What you should do> Locate each line holding the string "scene" and copy it.

Data shown>

————————

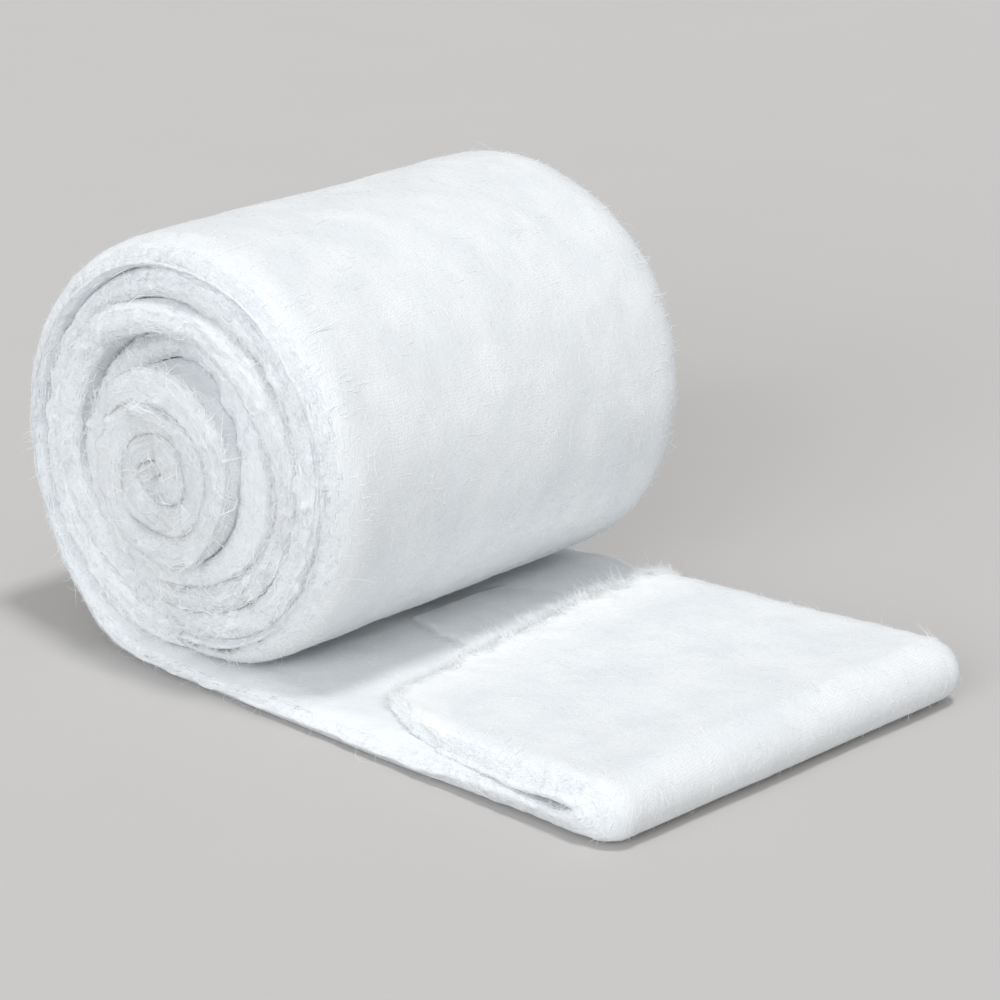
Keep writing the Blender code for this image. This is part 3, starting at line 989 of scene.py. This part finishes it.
floor_paint, tree, shader = new_material("matt_floor_paint")
grain = add_node(tree, "TexNoise", {"Scale": 400.0, "Detail": 2.0})
tint = add_node(tree, "Mix",
                {"Factor": grain, MIX_FROM: linear("#C5C3C1"), MIX_TO: linear("#C7C5C3")},
                data_type="RGBA", out=2)
set_inputs(shader, {"Base Color": tint, "Roughness": 1.0, "Specular IOR Level": 0.0})
bpy.ops.mesh.primitive_plane_add(size=FLOOR_SIZE, location=(0, 0, -0.2 * MM))
floor = bpy.context.object
floor.name = "floor"
floor.data.materials.append(floor_paint)
print("floor", FLOOR_SIZE, "m wide")

# %% [markdown]
# ## Light
#
# An even sky gives soft shadows. A lamp above, a little to the right, keeps the torn
# edge out of the roll's shadow, and a lower and much broader one in front lights the
# end of the roll. Area lamps close by would be brighter on the near side; sun lamps
# with a wide angle light every part alike, as big softboxes far away do.

# %% Sky and softboxes
SKY_LIGHT = 0.51

sky = bpy.data.worlds.new("even_sky")
sky.use_nodes = True
bpy.context.scene.world = sky
set_inputs(sky.node_tree.nodes["Background"],
           {"Color": linear("#FCFDFF"), "Strength": SKY_LIGHT})


def far_lamp(name, towards, irradiance, spread):
    """A far softbox: its light is measured like the sky's, its width in degrees."""
    data = bpy.data.lights.new(name, "SUN")
    data.energy = irradiance * math.pi
    data.angle = math.radians(spread)
    lamp = bpy.data.objects.new(name, data)
    lamp.rotation_euler = Vector(towards).to_track_quat("Z", "Y").to_euler()
    bpy.context.scene.collection.objects.link(lamp)
    print(name, irradiance)


far_lamp("overhead_softbox", (0.20, 0.02, 1.0), 0.385, 10)
far_lamp("low_fill_in_front", (0.31, -0.92, 0.30), 0.61, 46)
bpy.context.scene.view_settings.view_transform = "Standard"

# %% [markdown]
# ## Camera
#
# The camera stands where the photographer's did. Its place, its lens and its slight
# roll were worked out from the outline of the roll and of the loose end.

# %% Camera
SENSOR_WIDTH = 36.0
FOCAL_IN_WIDTHS = 4.5706
CAMERA_AZIMUTH = math.radians(42.616)
CAMERA_ELEVATION = math.radians(20.547)
CAMERA_DISTANCE = 1.7984
CAMERA_TARGET = Vector((0.0756, 0.0008, 0.0679))
CAMERA_ROLL = math.radians(1.371)

back = Vector((math.sin(CAMERA_AZIMUTH) * math.cos(CAMERA_ELEVATION),
               -math.cos(CAMERA_AZIMUTH) * math.cos(CAMERA_ELEVATION),
               math.sin(CAMERA_ELEVATION)))
lens = bpy.data.cameras.new("camera")
lens.sensor_width = SENSOR_WIDTH
lens.lens = FOCAL_IN_WIDTHS * SENSOR_WIDTH
camera = bpy.data.objects.new("camera", lens)
bpy.context.scene.collection.objects.link(camera)
upright = back.to_track_quat("Z", "Y").to_matrix().to_4x4()
camera.matrix_world = (Matrix.Translation(CAMERA_TARGET + back * CAMERA_DISTANCE) @ upright
                       @ Matrix.Rotation(CAMERA_ROLL, 4, "Z"))
bpy.context.scene.camera = camera
print("camera", [round(v, 3) for v in camera.matrix_world.translation])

————————

Solved problem>
Keep writing the Blender code for this image. This is part 3, starting at line 989 of scene.py. This part finishes it.
bpy.context.scene.world = sky
    bpy.context.scene.collection.objects.link(lamp)
bpy.context.scene.view_settings.view_transform = "Standard"
bpy.context.scene.collection.objects.link(camera)
bpy.context.scene.camera = camera